What you are asked to do -
Using the data beneath this instruction, retype only the lines from the one that contains "Model this object" down to the one that contains "a parametric document.", both included, exactly as they appear.

=====

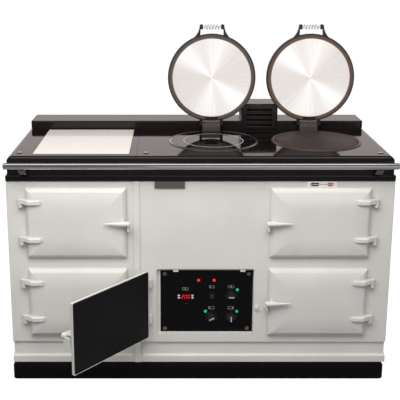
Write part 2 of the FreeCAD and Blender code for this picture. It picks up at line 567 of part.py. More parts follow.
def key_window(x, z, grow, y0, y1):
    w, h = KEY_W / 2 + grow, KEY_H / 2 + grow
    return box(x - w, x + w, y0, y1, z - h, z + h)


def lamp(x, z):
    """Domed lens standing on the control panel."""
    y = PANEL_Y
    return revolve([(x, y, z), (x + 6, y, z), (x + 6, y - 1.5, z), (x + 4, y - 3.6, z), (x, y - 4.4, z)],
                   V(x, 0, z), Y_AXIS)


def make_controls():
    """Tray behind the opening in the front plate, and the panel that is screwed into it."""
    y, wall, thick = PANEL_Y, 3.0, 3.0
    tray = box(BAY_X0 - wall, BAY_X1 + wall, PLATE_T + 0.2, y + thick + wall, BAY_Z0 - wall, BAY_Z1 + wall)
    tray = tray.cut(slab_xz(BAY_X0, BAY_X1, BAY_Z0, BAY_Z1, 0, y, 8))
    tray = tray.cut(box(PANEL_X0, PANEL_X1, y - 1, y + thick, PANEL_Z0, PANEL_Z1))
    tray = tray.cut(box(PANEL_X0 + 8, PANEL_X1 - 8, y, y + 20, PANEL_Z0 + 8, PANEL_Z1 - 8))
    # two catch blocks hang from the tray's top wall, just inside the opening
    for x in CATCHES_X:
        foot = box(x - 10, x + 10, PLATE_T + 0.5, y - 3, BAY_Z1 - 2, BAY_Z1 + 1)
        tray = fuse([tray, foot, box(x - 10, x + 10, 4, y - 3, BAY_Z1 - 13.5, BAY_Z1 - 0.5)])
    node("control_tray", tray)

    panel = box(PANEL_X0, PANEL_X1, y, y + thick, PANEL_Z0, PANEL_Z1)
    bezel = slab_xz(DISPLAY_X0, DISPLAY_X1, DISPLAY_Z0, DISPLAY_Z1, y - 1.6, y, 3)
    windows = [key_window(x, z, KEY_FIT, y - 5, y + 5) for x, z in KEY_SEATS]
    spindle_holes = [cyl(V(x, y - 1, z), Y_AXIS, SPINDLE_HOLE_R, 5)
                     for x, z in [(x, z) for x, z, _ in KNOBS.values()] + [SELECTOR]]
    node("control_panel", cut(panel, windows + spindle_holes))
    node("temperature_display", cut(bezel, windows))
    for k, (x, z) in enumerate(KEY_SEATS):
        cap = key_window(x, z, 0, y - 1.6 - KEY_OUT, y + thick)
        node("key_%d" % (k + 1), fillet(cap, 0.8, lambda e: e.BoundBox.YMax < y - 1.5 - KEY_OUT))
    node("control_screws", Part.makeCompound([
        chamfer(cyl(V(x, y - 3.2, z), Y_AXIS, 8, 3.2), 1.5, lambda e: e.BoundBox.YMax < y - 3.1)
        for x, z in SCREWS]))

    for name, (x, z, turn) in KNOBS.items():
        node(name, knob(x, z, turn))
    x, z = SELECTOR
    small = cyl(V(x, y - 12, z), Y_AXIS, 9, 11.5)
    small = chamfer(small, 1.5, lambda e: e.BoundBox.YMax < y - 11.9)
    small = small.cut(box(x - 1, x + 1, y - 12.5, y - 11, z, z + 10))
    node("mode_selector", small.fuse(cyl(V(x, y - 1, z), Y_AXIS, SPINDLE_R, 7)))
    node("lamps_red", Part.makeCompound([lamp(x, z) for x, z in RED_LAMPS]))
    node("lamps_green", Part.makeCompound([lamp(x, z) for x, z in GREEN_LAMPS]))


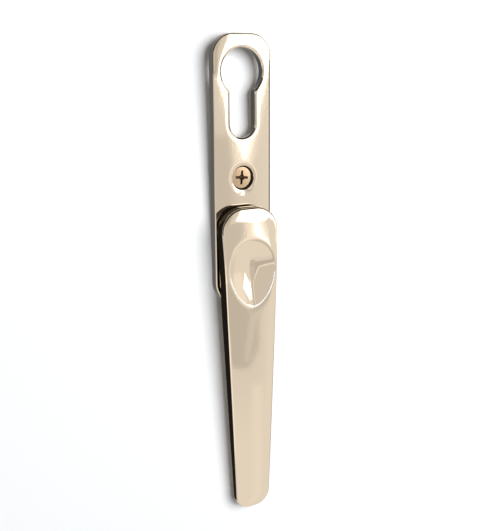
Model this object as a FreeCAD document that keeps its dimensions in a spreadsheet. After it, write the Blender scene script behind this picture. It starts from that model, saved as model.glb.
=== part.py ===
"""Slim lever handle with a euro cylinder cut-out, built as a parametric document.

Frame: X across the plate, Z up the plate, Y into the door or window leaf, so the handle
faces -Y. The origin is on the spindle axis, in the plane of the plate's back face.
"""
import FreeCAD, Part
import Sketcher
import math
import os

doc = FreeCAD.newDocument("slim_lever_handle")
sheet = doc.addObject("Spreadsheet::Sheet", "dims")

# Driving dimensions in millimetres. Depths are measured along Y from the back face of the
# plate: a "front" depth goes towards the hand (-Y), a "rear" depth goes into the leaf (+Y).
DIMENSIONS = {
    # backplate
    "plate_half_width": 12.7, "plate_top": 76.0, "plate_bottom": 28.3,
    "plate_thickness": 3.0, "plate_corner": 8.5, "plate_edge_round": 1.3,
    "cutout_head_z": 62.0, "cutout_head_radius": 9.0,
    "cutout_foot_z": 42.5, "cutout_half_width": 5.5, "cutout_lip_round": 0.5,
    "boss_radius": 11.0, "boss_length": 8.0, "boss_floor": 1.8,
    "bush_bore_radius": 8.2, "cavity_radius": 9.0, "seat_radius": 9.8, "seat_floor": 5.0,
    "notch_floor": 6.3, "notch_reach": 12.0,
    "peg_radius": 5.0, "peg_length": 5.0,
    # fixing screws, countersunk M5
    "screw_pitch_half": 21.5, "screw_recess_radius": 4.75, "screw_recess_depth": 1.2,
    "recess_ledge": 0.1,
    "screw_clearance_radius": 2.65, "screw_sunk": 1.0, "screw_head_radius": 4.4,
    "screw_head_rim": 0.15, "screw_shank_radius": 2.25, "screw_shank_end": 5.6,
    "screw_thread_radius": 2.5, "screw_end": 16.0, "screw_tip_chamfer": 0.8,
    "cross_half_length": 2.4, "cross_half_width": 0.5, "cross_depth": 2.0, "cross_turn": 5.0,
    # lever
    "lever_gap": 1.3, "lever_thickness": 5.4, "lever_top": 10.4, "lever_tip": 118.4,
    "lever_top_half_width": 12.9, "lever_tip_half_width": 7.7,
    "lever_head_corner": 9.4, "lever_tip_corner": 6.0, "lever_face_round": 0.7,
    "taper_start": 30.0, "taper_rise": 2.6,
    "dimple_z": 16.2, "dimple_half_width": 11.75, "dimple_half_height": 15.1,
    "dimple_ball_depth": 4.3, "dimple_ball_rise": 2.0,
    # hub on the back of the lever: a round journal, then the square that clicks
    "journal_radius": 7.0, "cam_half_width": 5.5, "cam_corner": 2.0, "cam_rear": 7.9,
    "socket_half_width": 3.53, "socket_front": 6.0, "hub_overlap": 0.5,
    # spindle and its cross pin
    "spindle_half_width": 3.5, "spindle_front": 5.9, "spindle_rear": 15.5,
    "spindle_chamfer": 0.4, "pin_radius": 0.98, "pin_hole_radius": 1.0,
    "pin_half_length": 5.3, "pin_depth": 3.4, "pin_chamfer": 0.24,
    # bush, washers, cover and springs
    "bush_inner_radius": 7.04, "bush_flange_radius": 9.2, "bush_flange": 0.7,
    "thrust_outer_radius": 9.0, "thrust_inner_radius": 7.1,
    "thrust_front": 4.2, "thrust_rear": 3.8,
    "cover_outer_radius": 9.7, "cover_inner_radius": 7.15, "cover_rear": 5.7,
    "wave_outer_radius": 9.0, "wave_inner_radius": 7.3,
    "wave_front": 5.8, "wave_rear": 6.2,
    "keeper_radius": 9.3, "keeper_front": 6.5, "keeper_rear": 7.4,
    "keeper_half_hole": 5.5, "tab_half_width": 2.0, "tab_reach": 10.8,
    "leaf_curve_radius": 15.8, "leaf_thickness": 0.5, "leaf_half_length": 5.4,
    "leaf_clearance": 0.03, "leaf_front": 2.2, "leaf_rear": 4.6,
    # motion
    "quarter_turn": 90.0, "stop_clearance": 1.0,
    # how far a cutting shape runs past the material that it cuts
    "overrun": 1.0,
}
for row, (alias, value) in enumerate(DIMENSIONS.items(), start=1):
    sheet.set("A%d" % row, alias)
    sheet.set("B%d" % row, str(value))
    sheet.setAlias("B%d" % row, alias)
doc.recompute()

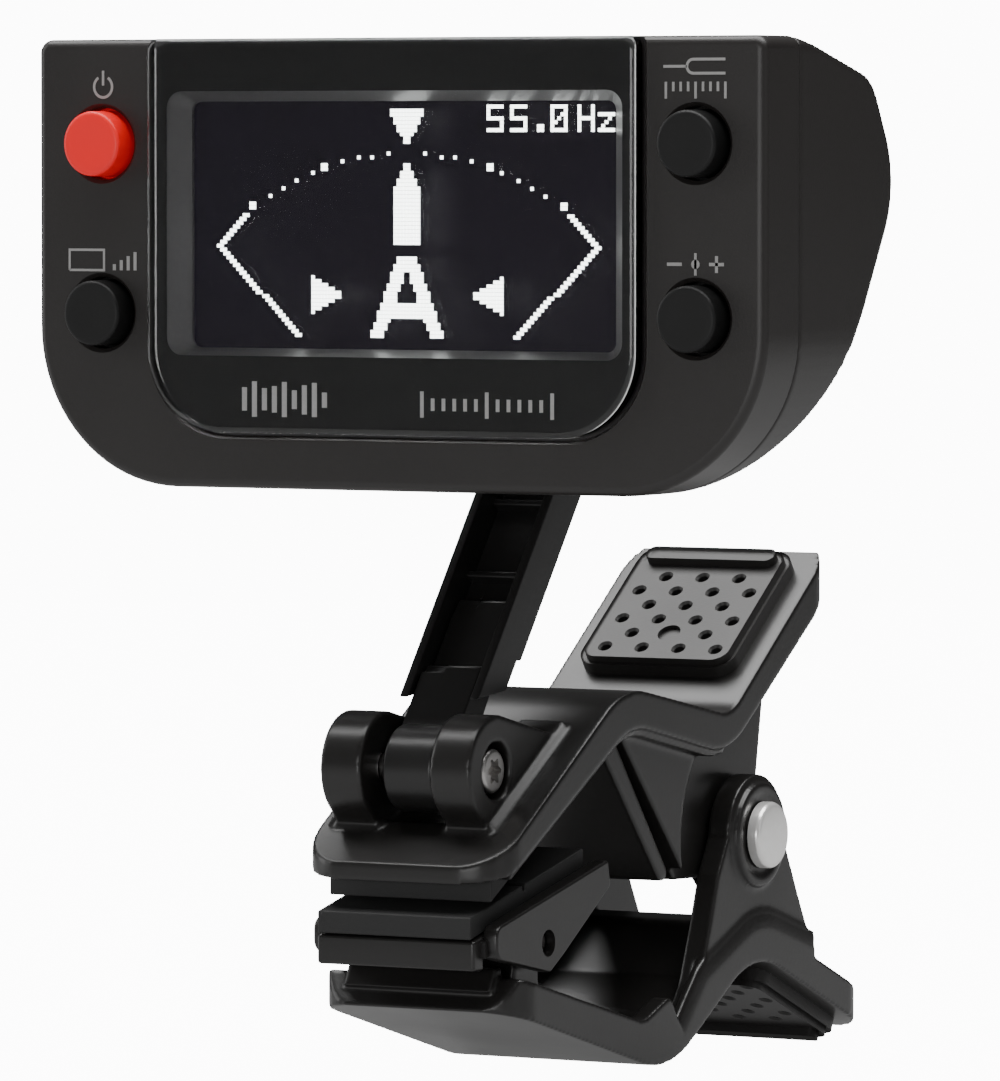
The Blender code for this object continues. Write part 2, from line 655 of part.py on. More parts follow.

=====

Written answer -
Model this object as a FreeCAD document that keeps its dimensions in a spreadsheet. After it, write the Blender scene script behind this picture. It starts from that model, saved as model.glb.
=== part.py ===
"""Slim lever handle with a euro cylinder cut-out, built as a parametric document.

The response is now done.